Don't Call It a Shuttle

John Kerry arrived in the Holy Land in his latest attempt to jumpstart talks between the Israelis and the Palestinians. Here's how he can get the peace process off life support.

BY AARON DAVID MILLER | APRIL 8, 2013

The new secretary of state must preserve his authority, and that's undermined by repeated travel viewed as motion without movement. Working on a proposal to get the parties back to the table without a way to keep them there just won't cut it. Condi Rice got her own Hebrew verb -- le kandel -- for her eight trips to put together the Annapolis Conference. The word means "to do nothing."

In this regard, Kerry has a bureaucratic problem. He's right to shy away from appointing a high-level envoy, but he does need a person of some stature who reports to him and can work this issue 24/7, particularly in the region. There are problems with allowing his assistant secretary of state for Near Eastern Affairs to play that role: It's a big region and the Israeli-Palestinian issue is a full-time business. Nor can the U.S. ambassador to Israel or the consul general in Jerusalem do it, because it's hard for them to engage with both sides. But if this process gets going, he will need someone who can travel to the region with a frequency that he simply can't.

Do: Identify a strategy

I know this seems so obvious that it shouldn't need repeating. But just take a look at Obama's first term: A bunch of very smart people either thought they had a strategy, or figured they didn't need one. Either way, what emerged -- pushing Netanyahu on a comprehensive settlement freeze -- took bumbling to a new level.

Describing Kerry's challenge is simple. Given the current impasse between Israelis and Palestinians, what might work?

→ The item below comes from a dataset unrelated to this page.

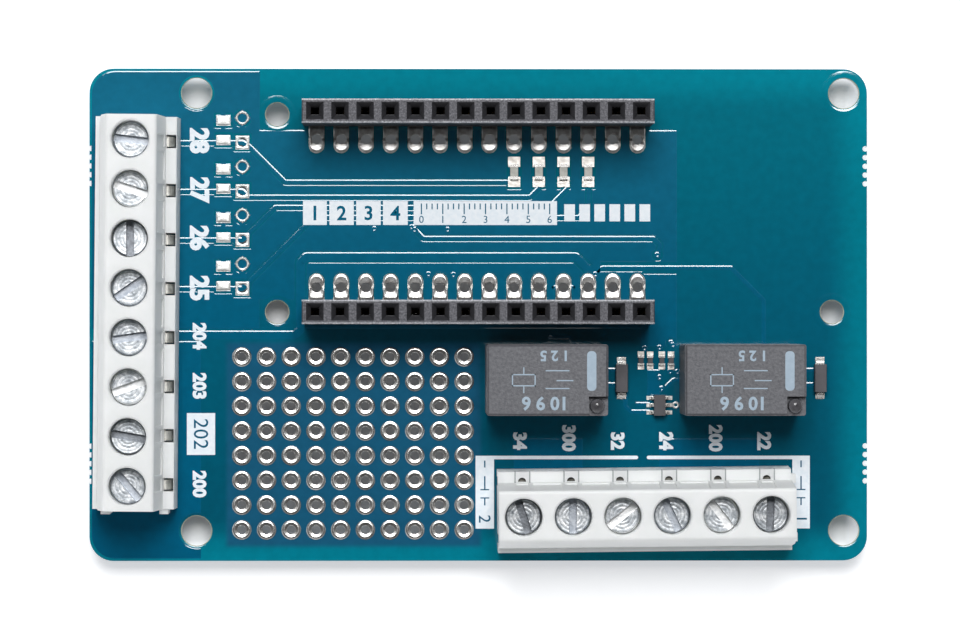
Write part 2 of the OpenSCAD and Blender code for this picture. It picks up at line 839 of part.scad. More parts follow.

Here's what won't -- a focus on confidence-building measures. It's the 20th anniversary of Oslo -- a heroic process that failed in part because its interim character couldn't be tied to a political horizon that included a resolution to the core issues of the status of Jerusalem, borders, security, and refugees.

The other idea whose time hasn't come -- but is already linked to Kerry's talks with Turkish Prime Minister Recep Tayyip Erdogan -- is using the Turks to lean on Hamas to recognize Israel. It's a curious strategy that threatens to undermine Palestinian President Mahmoud Abbas, alienate Egypt's President Mohamed Morsi, and provide a justification for some Israeli officials, including Prime Minister Benjamin Netanyahu, to put the negotiations on permanent hold. And it will also embroil Obama in a political mess with Congress and the pro-Israel community.

Every think tank in Washington is basically sending the same message to Kerry: A conflict-ending agreement isn't possible now, so focus on getting an agreement on principles or terms of reference on the big issues. And try to begin with a focus on borders and security -- the two issues where the gaps are narrowest.

This approach makes sense, but has its drawbacks. Jerusalem is a territorial issue too, and by breaking the issues apart you remove the capacity to do trade-offs. For Palestinians, deferring Jerusalem and refugees is a major problem, and the chances of getting this Israeli government and Abbas to agree on setting the border based on some variation of the June 1967 lines is remote.

Still, it's likely that Kerry will try to persuade Israelis and Palestinians to pursue some variant of the security for sovereignty tradeoff, together with confidence-building measures in the initial phase.

Will it work? Well, who knows. But along the way, a moment will invariably come when success or failure may depend on a sustained intervention and some risk taking by the president. We already know Kerry cares about the two-state solution -- he's spending his weekends in Jerusalem and Ramallah instead of his pad on Nantucket. But does the president? At some point, we're also going to find out whether -- or to be more precise, just how much -- Barack Obama cares.